-- DATASET CONTENT --
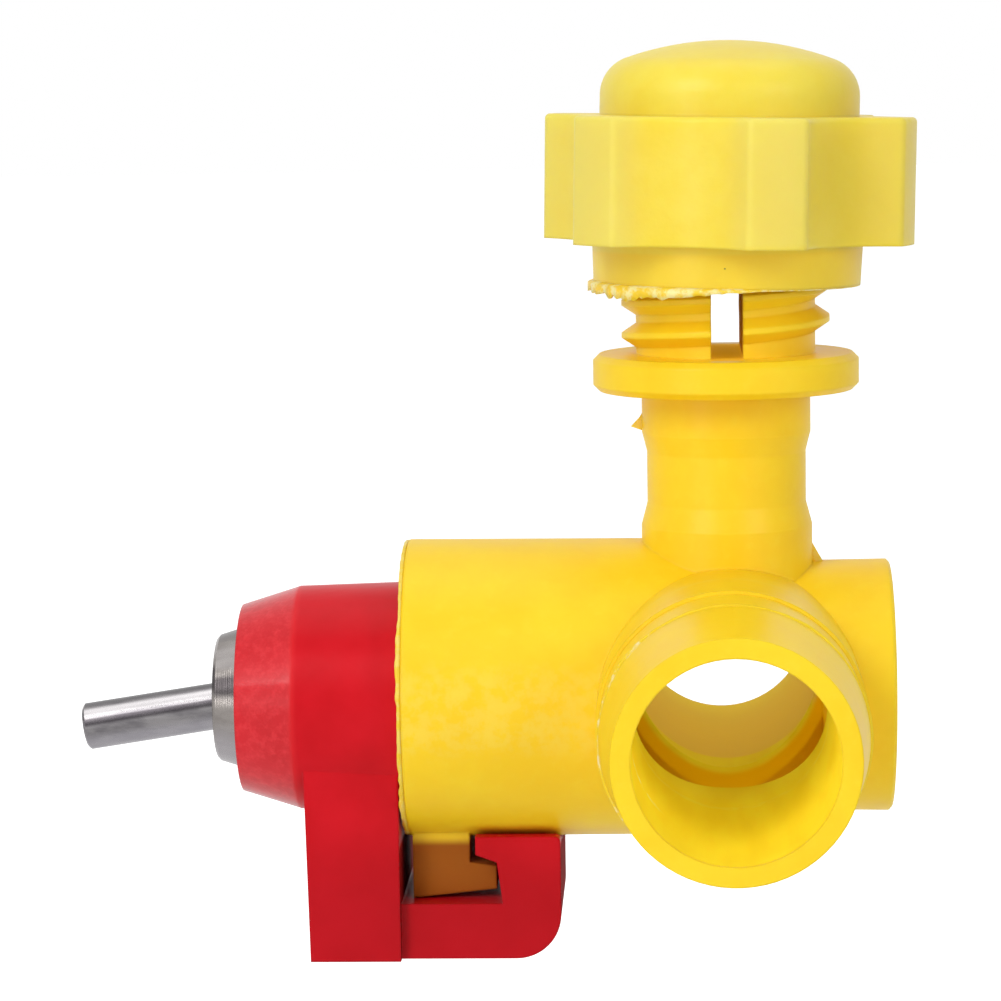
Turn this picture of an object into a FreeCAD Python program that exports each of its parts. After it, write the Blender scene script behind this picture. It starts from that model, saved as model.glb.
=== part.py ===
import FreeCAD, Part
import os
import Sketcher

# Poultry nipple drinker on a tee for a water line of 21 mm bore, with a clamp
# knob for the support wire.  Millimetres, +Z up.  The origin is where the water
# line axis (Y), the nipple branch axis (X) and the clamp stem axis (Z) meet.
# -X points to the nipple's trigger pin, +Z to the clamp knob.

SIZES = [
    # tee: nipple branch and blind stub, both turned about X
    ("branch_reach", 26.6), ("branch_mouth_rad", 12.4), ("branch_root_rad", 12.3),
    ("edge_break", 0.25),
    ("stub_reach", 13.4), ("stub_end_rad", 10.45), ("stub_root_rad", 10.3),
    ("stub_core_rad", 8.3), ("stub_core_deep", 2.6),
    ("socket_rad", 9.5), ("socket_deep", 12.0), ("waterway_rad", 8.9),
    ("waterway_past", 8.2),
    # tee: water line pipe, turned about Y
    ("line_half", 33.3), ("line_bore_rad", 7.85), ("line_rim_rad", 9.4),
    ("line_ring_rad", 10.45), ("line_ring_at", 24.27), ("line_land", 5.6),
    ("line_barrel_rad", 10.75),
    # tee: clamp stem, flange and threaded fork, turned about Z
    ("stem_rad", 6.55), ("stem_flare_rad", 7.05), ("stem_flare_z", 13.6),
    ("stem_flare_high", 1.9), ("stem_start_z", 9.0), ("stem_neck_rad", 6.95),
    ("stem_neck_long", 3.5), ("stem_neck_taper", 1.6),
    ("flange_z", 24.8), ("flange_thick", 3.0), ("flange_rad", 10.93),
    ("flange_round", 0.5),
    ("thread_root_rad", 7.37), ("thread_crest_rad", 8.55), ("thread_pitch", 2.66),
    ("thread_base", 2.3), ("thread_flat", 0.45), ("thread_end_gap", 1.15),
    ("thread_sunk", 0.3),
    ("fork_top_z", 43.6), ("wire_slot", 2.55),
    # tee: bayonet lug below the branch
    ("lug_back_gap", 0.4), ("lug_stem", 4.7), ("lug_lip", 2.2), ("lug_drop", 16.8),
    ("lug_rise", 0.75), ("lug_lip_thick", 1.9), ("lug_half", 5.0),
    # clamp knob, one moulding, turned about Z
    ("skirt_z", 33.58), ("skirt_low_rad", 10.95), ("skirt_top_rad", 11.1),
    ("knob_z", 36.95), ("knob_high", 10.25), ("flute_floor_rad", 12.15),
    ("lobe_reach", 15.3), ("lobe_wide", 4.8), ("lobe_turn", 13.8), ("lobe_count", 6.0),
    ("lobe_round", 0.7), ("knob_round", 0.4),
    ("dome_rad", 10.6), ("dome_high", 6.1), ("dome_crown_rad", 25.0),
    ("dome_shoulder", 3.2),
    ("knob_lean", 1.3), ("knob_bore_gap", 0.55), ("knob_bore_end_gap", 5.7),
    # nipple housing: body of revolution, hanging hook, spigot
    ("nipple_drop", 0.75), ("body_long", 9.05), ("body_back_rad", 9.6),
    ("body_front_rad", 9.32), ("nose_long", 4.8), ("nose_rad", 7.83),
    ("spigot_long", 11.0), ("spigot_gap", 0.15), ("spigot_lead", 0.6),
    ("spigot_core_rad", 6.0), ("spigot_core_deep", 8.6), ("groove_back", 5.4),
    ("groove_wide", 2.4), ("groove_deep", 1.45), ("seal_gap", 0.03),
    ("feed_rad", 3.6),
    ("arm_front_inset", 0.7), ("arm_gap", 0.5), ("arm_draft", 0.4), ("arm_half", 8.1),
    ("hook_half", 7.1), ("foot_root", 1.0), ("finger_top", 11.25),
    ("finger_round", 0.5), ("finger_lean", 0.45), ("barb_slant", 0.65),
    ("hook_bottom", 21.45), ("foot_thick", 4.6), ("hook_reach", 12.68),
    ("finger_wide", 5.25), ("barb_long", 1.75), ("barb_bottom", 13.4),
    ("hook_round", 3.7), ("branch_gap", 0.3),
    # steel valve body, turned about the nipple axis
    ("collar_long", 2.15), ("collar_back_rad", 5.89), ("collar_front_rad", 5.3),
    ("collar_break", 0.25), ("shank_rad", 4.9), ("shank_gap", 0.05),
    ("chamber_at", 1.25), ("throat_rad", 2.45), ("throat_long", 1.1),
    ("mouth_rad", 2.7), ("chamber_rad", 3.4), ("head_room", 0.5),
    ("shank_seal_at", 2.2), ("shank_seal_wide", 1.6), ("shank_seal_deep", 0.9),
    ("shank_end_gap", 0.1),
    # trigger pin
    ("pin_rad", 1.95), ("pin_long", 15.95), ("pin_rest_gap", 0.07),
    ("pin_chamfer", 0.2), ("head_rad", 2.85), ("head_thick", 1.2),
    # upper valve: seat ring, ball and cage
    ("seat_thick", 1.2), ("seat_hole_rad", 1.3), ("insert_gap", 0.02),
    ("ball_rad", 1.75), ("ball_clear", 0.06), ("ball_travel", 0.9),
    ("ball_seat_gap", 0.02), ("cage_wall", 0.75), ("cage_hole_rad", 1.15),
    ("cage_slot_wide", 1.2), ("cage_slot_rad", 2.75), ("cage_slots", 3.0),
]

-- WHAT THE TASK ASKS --
Once more, set down the full listing, verbatim.

-- FINAL RESULT --
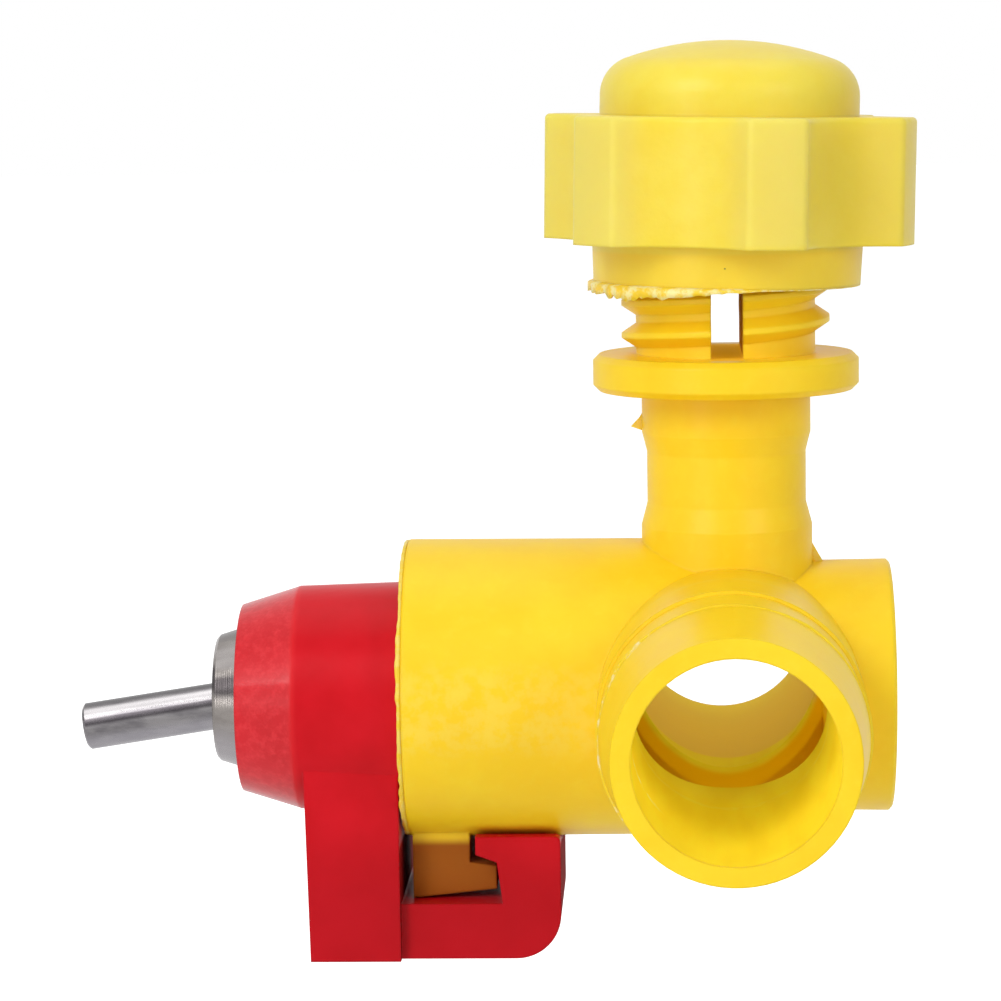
Turn this picture of an object into a FreeCAD Python program that exports each of its parts. After it, write the Blender scene script behind this picture. It starts from that model, saved as model.glb.
=== part.py ===
import FreeCAD, Part
import os
import Sketcher

# Poultry nipple drinker on a tee for a water line of 21 mm bore, with a clamp
# knob for the support wire.  Millimetres, +Z up.  The origin is where the water
# line axis (Y), the nipple branch axis (X) and the clamp stem axis (Z) meet.
# -X points to the nipple's trigger pin, +Z to the clamp knob.

SIZES = [
    # tee: nipple branch and blind stub, both turned about X
    ("branch_reach", 26.6), ("branch_mouth_rad", 12.4), ("branch_root_rad", 12.3),
    ("edge_break", 0.25),
    ("stub_reach", 13.4), ("stub_end_rad", 10.45), ("stub_root_rad", 10.3),
    ("stub_core_rad", 8.3), ("stub_core_deep", 2.6),
    ("socket_rad", 9.5), ("socket_deep", 12.0), ("waterway_rad", 8.9),
    ("waterway_past", 8.2),
    # tee: water line pipe, turned about Y
    ("line_half", 33.3), ("line_bore_rad", 7.85), ("line_rim_rad", 9.4),
    ("line_ring_rad", 10.45), ("line_ring_at", 24.27), ("line_land", 5.6),
    ("line_barrel_rad", 10.75),
    # tee: clamp stem, flange and threaded fork, turned about Z
    ("stem_rad", 6.55), ("stem_flare_rad", 7.05), ("stem_flare_z", 13.6),
    ("stem_flare_high", 1.9), ("stem_start_z", 9.0), ("stem_neck_rad", 6.95),
    ("stem_neck_long", 3.5), ("stem_neck_taper", 1.6),
    ("flange_z", 24.8), ("flange_thick", 3.0), ("flange_rad", 10.93),
    ("flange_round", 0.5),
    ("thread_root_rad", 7.37), ("thread_crest_rad", 8.55), ("thread_pitch", 2.66),
    ("thread_base", 2.3), ("thread_flat", 0.45), ("thread_end_gap", 1.15),
    ("thread_sunk", 0.3),
    ("fork_top_z", 43.6), ("wire_slot", 2.55),
    # tee: bayonet lug below the branch
    ("lug_back_gap", 0.4), ("lug_stem", 4.7), ("lug_lip", 2.2), ("lug_drop", 16.8),
    ("lug_rise", 0.75), ("lug_lip_thick", 1.9), ("lug_half", 5.0),
    # clamp knob, one moulding, turned about Z
    ("skirt_z", 33.58), ("skirt_low_rad", 10.95), ("skirt_top_rad", 11.1),
    ("knob_z", 36.95), ("knob_high", 10.25), ("flute_floor_rad", 12.15),
    ("lobe_reach", 15.3), ("lobe_wide", 4.8), ("lobe_turn", 13.8), ("lobe_count", 6.0),
    ("lobe_round", 0.7), ("knob_round", 0.4),
    ("dome_rad", 10.6), ("dome_high", 6.1), ("dome_crown_rad", 25.0),
    ("dome_shoulder", 3.2),
    ("knob_lean", 1.3), ("knob_bore_gap", 0.55), ("knob_bore_end_gap", 5.7),
    # nipple housing: body of revolution, hanging hook, spigot
    ("nipple_drop", 0.75), ("body_long", 9.05), ("body_back_rad", 9.6),
    ("body_front_rad", 9.32), ("nose_long", 4.8), ("nose_rad", 7.83),
    ("spigot_long", 11.0), ("spigot_gap", 0.15), ("spigot_lead", 0.6),
    ("spigot_core_rad", 6.0), ("spigot_core_deep", 8.6), ("groove_back", 5.4),
    ("groove_wide", 2.4), ("groove_deep", 1.45), ("seal_gap", 0.03),
    ("feed_rad", 3.6),
    ("arm_front_inset", 0.7), ("arm_gap", 0.5), ("arm_draft", 0.4), ("arm_half", 8.1),
    ("hook_half", 7.1), ("foot_root", 1.0), ("finger_top", 11.25),
    ("finger_round", 0.5), ("finger_lean", 0.45), ("barb_slant", 0.65),
    ("hook_bottom", 21.45), ("foot_thick", 4.6), ("hook_reach", 12.68),
    ("finger_wide", 5.25), ("barb_long", 1.75), ("barb_bottom", 13.4),
    ("hook_round", 3.7), ("branch_gap", 0.3),
    # steel valve body, turned about the nipple axis
    ("collar_long", 2.15), ("collar_back_rad", 5.89), ("collar_front_rad", 5.3),
    ("collar_break", 0.25), ("shank_rad", 4.9), ("shank_gap", 0.05),
    ("chamber_at", 1.25), ("throat_rad", 2.45), ("throat_long", 1.1),
    ("mouth_rad", 2.7), ("chamber_rad", 3.4), ("head_room", 0.5),
    ("shank_seal_at", 2.2), ("shank_seal_wide", 1.6), ("shank_seal_deep", 0.9),
    ("shank_end_gap", 0.1),
    # trigger pin
    ("pin_rad", 1.95), ("pin_long", 15.95), ("pin_rest_gap", 0.07),
    ("pin_chamfer", 0.2), ("head_rad", 2.85), ("head_thick", 1.2),
    # upper valve: seat ring, ball and cage
    ("seat_thick", 1.2), ("seat_hole_rad", 1.3), ("insert_gap", 0.02),
    ("ball_rad", 1.75), ("ball_clear", 0.06), ("ball_travel", 0.9),
    ("ball_seat_gap", 0.02), ("cage_wall", 0.75), ("cage_hole_rad", 1.15),
    ("cage_slot_wide", 1.2), ("cage_slot_rad", 2.75), ("cage_slots", 3.0),
]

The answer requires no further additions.